After starting this thread and reading all the replies I changed my procedure up a little and I now have crystal clear beer with virtually no noticeable sediment in the bottle without filtering :D What I wasn't doing was cold crashing. Makes a huge difference. My procedure now looks something like:

- irish moss in the kettle (the last 10 minutes)
- primary 10 days then cold crash for 3
- transfer to secondary. Add gelatin
- wait 14 days. Cold crash for 3 days.
- transfer to bottling bucket. Pour off first half pint or so until it's clear.
- Bottle. Wait 3 weeks.
- sample bottle goes in fridge; wait 1 week. Open and enjoy.

I also found a podcast (I forget from where) where Vinne, at Russian River, was talking about the process for their Pliny the Elder--a very pale double IPA. He disclosed that they don't filter their beers and that they cold crash and use gelatin in the bright tank. If that's good enough for Vinnie--
 
Ah finally in the last line of the post, gelatin. Cold crash 2-3 days, add gelatin and chill for a few more days will save some time and clear things up.

Time and temperature will clear most any brew. Also, some yeast strains floc much better than others.
 
I always pour 3/4 out of a bottle, swirl, finish pour. I love the yeast, I feel it really adds to the flavor of a beer. Try pouring a good Belgium wheat beer like that except do not pour the yeast, yet leaving enough to swirl and finish off. Try the beer before and after the addition of the yeast. To me there is a big difference and I personally like it better that way.

I am proud to say I have not brewed a beer I can see through.
 
Ah finally in the last line of the post, gelatin. Cold crash 2-3 days, add gelatin and chill for a few more days will save some time and clear things up.

Time and temperature will clear most any brew. Also, some yeast strains floc much better than others.

The great thing about Gelatin is that it can be added to an already naturally conditioned keg of beer.

I've also heard of guys who add gelatin and priming sugars to their kegs at the same time.

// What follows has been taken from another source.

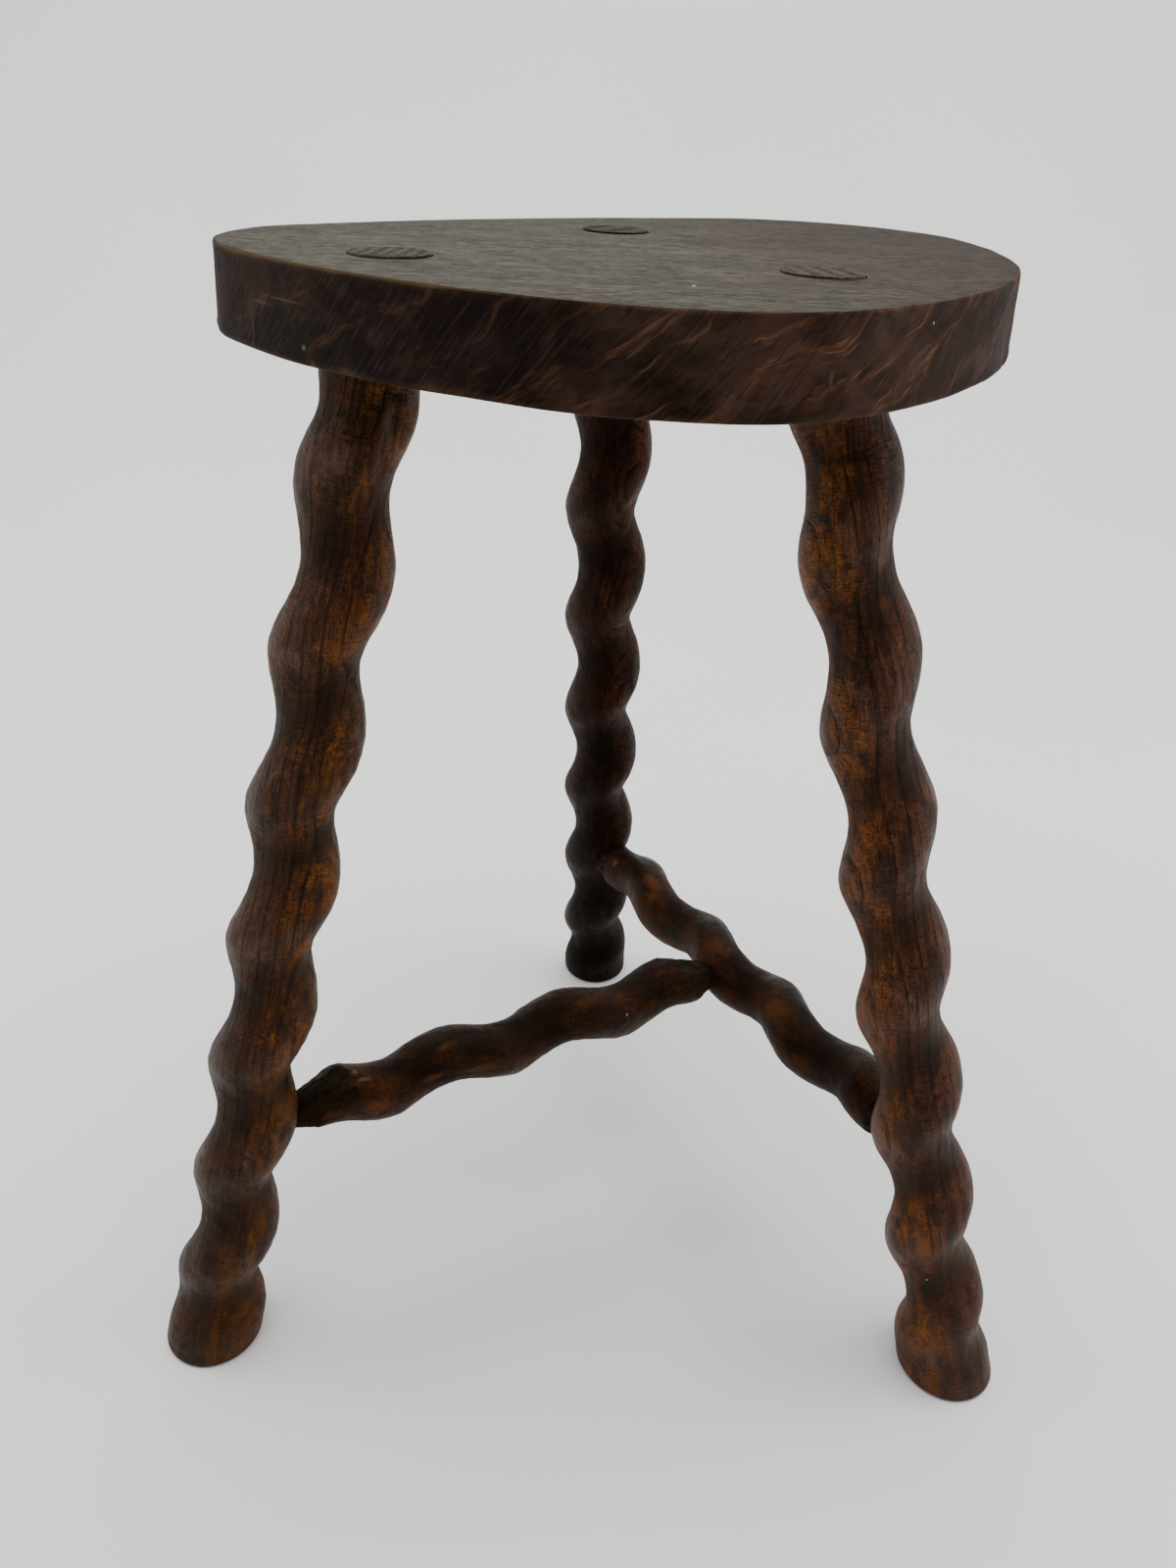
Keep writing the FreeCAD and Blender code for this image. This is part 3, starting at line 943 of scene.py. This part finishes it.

I've never tried that though.
 
The great thing about Gelatin is that it can be added to an already naturally conditioned keg of beer.

I've also heard of guys who add gelatin and priming sugars to their kegs at the same time. I've never tried that though.

I added gelatin to my beer early in the morning, and bottled that evening.

Now I have a nice layer of yeast and jello sediment at the bottom of the bottles.

Next time, I'm going to add the gelatin a little further ahead, so it has a chance to do its thing before I rack to the bottling bucket. Actually, at this point, I don't like to swirl my bottles and pour the yeast in (this is a Wit) simply because I get globs of gelatin if I do that.
 
If you're looking for a beer that's clear in the glass, try dropping it into the fermenter through a sanitized stainless steel strainer like this http://www.walmart.com/ip/Mainstays-American-Housewares-6-Food-Strainer/15042727

It'll take the boil sludge out and not affect the yeast (since you haven't pitched it yet) I have always done this and gotten nice clear beer in the glass (except hefeweizen) with no carbonation issues. Also, a nice tight little yeast cake in each bottle that doesn't pour out.